One day, Yori tells Minato that his dad is going to send him away to live with his grandmother. They have an emotional moment that culminates in a hug, their first one, and when Yori pulls away a little, he says Minato’s name. I thought they were going to kiss. However, Minato reacts aggressively and shoves Yori away, says some hurtful things, then run away. At school, when confronted by his haggard teacher, he confesses that he lied but is unable to say why. He falls down the stairs. The principal patches him up, and she offers comfort to him by letting him take his emotions out on a trombone. She says that she was part of an orchestra in her youth, and he can blow away the words that he is unable to say. He said that he doesn’t know how to tell his mum that he can’t ever be happy the way that she wants (married with children). The principal tells him that if happiness is reserved only for some people, then it is not true happiness, and he can be happy too. The next day, he returns to the hideout but Yori isn’t there. He regrets his actions so he runs over to Yori’s place, but Yori and his dad answer at the door. Yori’s dad tells Yori to tell Minato the good news and say goodbye. Yori says that he’s been cured (of his homosexuality, I suppose) and that he is in love with a girl called Ayaka who lives near his grandma’s. The door shuts. Minato stands in the driveway, stunned into silence.
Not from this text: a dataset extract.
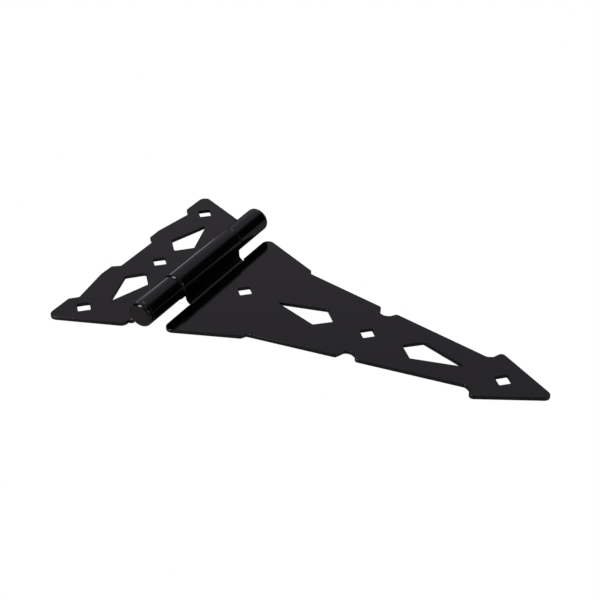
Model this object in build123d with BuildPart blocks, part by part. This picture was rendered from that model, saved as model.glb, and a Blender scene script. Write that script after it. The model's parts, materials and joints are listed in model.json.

After a pause, the door flings open and we see only Yori as he faces Minato. Yori says, “I lied.” Arms reach around him from behind and violently pulls him into the house as the door slams shut again.
Minato goes home and helps his mother board up the house, but he makes a plan to look for Yori the next day before anyone’s awake. Yori’s dad is not in and he discovers Yori in his clothes inside the bathtub, which has water. It is implied that Yori’s dad was punishing him again for being different. As Minato pulls an unconscious Yori out of the bathtub, his tshirt rides up and we can see clusters of burn marks on Yori’s lower back where his dad gave him horrid bruises. They cycle through the storm to their hideout to wait it out, and eventually they realise they’re trapped inside from the landslide and must climb out from underneath. They don’t seem sad to leave it behind even though they spent so much time inside it, decorating it with stickers and hanging figurines of planets. After getting out of the belly of the bus, they climb into the sewers and emerge in the forest covered in mud. Yori asks, “Are we reborn?” and Minato replies, “No, we’re still the same.” However, it is clear that everyone involved has changed, in one way or another.
I don’t know why this film received an M18 rating when there isn’t even a single kiss between the two boys in the film, and the usual trigger words are never mentioned (“gay,” “homosexual,” etc). Their mutual attraction was only implied and never spelt out explicitly. If you wanted, you could see it as a very close friendship between two 10-year olds. These are small children!!! But only adults can watch this film, because children are not allowed to watch other children go through sexuality-related growing pains. Okay. Got it.